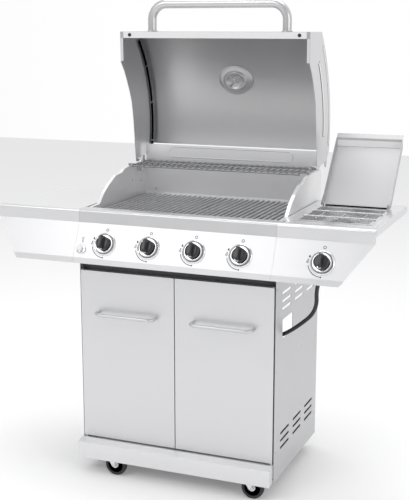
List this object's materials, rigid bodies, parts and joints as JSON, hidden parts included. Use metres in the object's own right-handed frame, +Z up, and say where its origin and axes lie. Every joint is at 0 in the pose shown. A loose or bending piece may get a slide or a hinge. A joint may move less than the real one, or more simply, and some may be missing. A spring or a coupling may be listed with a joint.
{
  "type": "gas barbecue grill",
  "caption": "Free-standing gas grill: hinged hood, ribbed cooking grates, slanted control panel with turning knobs, side shelves, side burner under a folding lid, two-door cart on casters.",
  "frame": {"origin": "on the floor, under the centre of the bounding box with both lids open", "axes": "+X to the viewer's right facing the doors, +Y to the back, +Z up"},
  "size_m": [1.3, 0.6678, 1.586],
  "materials": {
    "stainless": "brushed",
    "satin_bar": "satin",
    "plated_wire": "plated",
    "grate_steel": "satin",
    "galvanised": "satin",
    "brass": "satin",
    "black_plastic": "gloss",
    "chrome_ring": "polished",
    "zinc_fork": "satin",
    "tyre": "matte",
    "rubber": "matte"
  },
  "bodies": {
    "cart": {"base_pan": "galvanised", "bezels": "chrome_ring", "burners": "stainless", "control_panel": "stainless", "door_pins": "plated_wire", "firebox_tub": "stainless", "flame_tamers": "stainless", "front_skirt": "stainless", "grate_left": "grate_steel", "grate_right": "grate_steel", "hose": "rubber", "left_fascia": "stainless", "left_shelf": "stainless", "lid_brackets": "stainless", "manifold": "galvanised", "rear_panel": "stainless", "rear_wall": "stainless", "right_fascia": "stainless", "right_shelf": "stainless", "side_bowl": "stainless", "side_burner_head": "stainless", "side_grate": "plated_wire", "side_hinge": "plated_wire", "side_left": "stainless", "side_right": "stainless", "top_rails": "galvanised", "valves": "brass", "wall_left": "stainless", "wall_right": "stainless", "warming_rack": "plated_wire"},
    "lid": {"hood": "stainless", "lid_caps": "stainless", "lid_handle": "satin_bar", "gauge": "chrome_ring", "lid_bumpers": "rubber"},
    "side_burner_lid": {"side_lid": "stainless"},
    "left_door": {"door_left": "stainless", "handle_left": "satin_bar"},
    "right_door": {"door_right": "stainless", "handle_right": "satin_bar"},
    "igniter": {"igniter_button": "black_plastic"},
    "drip_tray": {"grease_tray": "galvanised"},
    "valve_stem_1": {"stem_1": "plated_wire"},
    "dial_1": {"knob_1": "black_plastic"},
    "valve_stem_2": {"stem_2": "plated_wire"},
    "dial_2": {"knob_2": "black_plastic"},
    "valve_stem_3": {"stem_3": "plated_wire"},
    "dial_3": {"knob_3": "black_plastic"},
    "valve_stem_4": {"stem_4": "plated_wire"},
    "dial_4": {"knob_4": "black_plastic"},
    "valve_stem_5": {"stem_5": "plated_wire"},
    "dial_5": {"knob_5": "black_plastic"},
    "caster_1": {"caster_fork_1": "zinc_fork"},
    "wheel_1": {"caster_wheel_1": "tyre"},
    "caster_2": {"caster_fork_2": "zinc_fork"},
    "wheel_2": {"caster_wheel_2": "tyre"},
    "caster_3": {"caster_fork_3": "zinc_fork"},
    "wheel_3": {"caster_wheel_3": "tyre"},
    "caster_4": {"caster_fork_4": "zinc_fork"},
    "wheel_4": {"caster_wheel_4": "tyre"}
  },
  "joints": [
    {"name": "lid_hinge", "type": "hinge", "parent": "cart", "child": "lid", "pos_m": [0, 0.1895, 1.0225], "axis": [1, 0, 0], "range_deg": [0, 88.95]},
    {"name": "side_lid_hinge", "type": "hinge", "parent": "cart", "child": "side_burner_lid", "pos_m": [0.5, 0.095, 0.919], "axis": [1, 0, 0], "range_deg": [0, 130.6]},
    {"name": "left_door_hinge", "type": "hinge", "parent": "cart", "child": "left_door", "pos_m": [-0.335, -0.256, 0.4], "axis": [0, 0, -1], "range_deg": [0, 110]},
    {"name": "right_door_hinge", "type": "hinge", "parent": "cart", "child": "right_door", "pos_m": [0.335, -0.256, 0.4], "axis": [0, 0, 1], "range_deg": [0, 110]},
    {"name": "igniter_push", "type": "slide", "parent": "cart", "child": "igniter", "axis": [0, 0.9042, -0.427], "range_m": [0, 0.004], "stiffness_N_per_m": 400},
    {"name": "drip_tray_slide", "type": "slide", "parent": "cart", "child": "drip_tray", "axis": [0, 1, 0], "range_m": [0, 0.4]},
    {"name": "knob_1_push", "type": "slide", "parent": "cart", "child": "valve_stem_1", "axis": [0, 0.9042, -0.427], "range_m": [0, 0.003], "stiffness_N_per_m": 800},
    {"name": "knob_1_turn", "type": "hinge", "parent": "valve_stem_1", "child": "dial_1", "pos_m": [-0.2355, -0.28628, 0.799], "axis": [0, -0.9042, 0.427], "range_deg": [0, 170]},
    {"name": "knob_2_push", "type": "slide", "parent": "cart", "child": "valve_stem_2", "axis": [0, 0.9042, -0.427], "range_m": [0, 0.003], "stiffness_N_per_m": 800},
    {"name": "knob_2_turn", "type": "hinge", "parent": "valve_stem_2", "child": "dial_2", "pos_m": [-0.0785, -0.28628, 0.799], "axis": [0, -0.9042, 0.427], "range_deg": [0, 170]},
    {"name": "knob_3_push", "type": "slide", "parent": "cart", "child": "valve_stem_3", "axis": [0, 0.9042, -0.427], "range_m": [0, 0.003], "stiffness_N_per_m": 800},
    {"name": "knob_3_turn", "type": "hinge", "parent": "valve_stem_3", "child": "dial_3", "pos_m": [0.0785, -0.28628, 0.799], "axis": [0, -0.9042, 0.427], "range_deg": [0, 170]},
    {"name": "knob_4_push", "type": "slide", "parent": "cart", "child": "valve_stem_4", "axis": [0, 0.9042, -0.427], "range_m": [0, 0.003], "stiffness_N_per_m": 800},
    {"name": "knob_4_turn", "type": "hinge", "parent": "valve_stem_4", "child": "dial_4", "pos_m": [0.2355, -0.28628, 0.799], "axis": [0, -0.9042, 0.427], "range_deg": [0, 170]},
    {"name": "knob_5_push", "type": "slide", "parent": "cart", "child": "valve_stem_5", "axis": [0, 0.9042, -0.427], "range_m": [0, 0.003], "stiffness_N_per_m": 800},
    {"name": "knob_5_turn", "type": "hinge", "parent": "valve_stem_5", "child": "dial_5", "pos_m": [0.498, -0.28628, 0.799], "axis": [0, -0.9042, 0.427], "range_deg": [0, 170]},
    {"name": "caster_1_swivel", "type": "hinge", "parent": "cart", "child": "caster_1", "pos_m": [-0.246, -0.285, 0.08], "axis": [0, 0, 1], "range_deg": [0, 180]},
    {"name": "wheel_1_roll", "type": "hinge", "parent": "caster_1", "child": "wheel_1", "pos_m": [-0.208, -0.285, 0.038], "axis": [0, 1, 0], "continuous": true},
    {"name": "caster_2_swivel", "type": "hinge", "parent": "cart", "child": "caster_2", "pos_m": [0.246, -0.285, 0.08], "axis": [0, 0, 1], "range_deg": [0, 180]},
    {"name": "wheel_2_roll", "type": "hinge", "parent": "caster_2", "child": "wheel_2", "pos_m": [0.284, -0.285, 0.038], "axis": [0, 1, 0], "continuous": true},
    {"name": "caster_3_swivel", "type": "hinge", "parent": "cart", "child": "caster_3", "pos_m": [-0.246, 0.17, 0.08], "axis": [0, 0, 1], "continuous": true},
    {"name": "wheel_3_roll", "type": "hinge", "parent": "caster_3", "child": "wheel_3", "pos_m": [-0.208, 0.17, 0.038], "axis": [0, 1, 0], "continuous": true},
    {"name": "caster_4_swivel", "type": "hinge", "parent": "cart", "child": "caster_4", "pos_m": [0.246, 0.17, 0.08], "axis": [0, 0, 1], "continuous": true},
    {"name": "wheel_4_roll", "type": "hinge", "parent": "caster_4", "child": "wheel_4", "pos_m": [0.284, 0.17, 0.038], "axis": [0, 1, 0], "continuous": true}
  ]
}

#### [What the exercise asks]
From the data above, show each line that contains "origin".

#### [Result]
List this object's materials, rigid bodies, parts and joints as JSON, hidden parts included. Use metres in the object's own right-handed frame, +Z up, and say where its origin and axes lie. Every joint is at 0 in the pose shown. A loose or bending piece may get a slide or a hinge. A joint may move less than the real one, or more simply, and some may be missing. A spring or a coupling may be listed with a joint.
  "frame": {"origin": "on the floor, under the centre of the bounding box with both lids open", "axes": "+X to the viewer's right facing the doors, +Y to the back, +Z up"},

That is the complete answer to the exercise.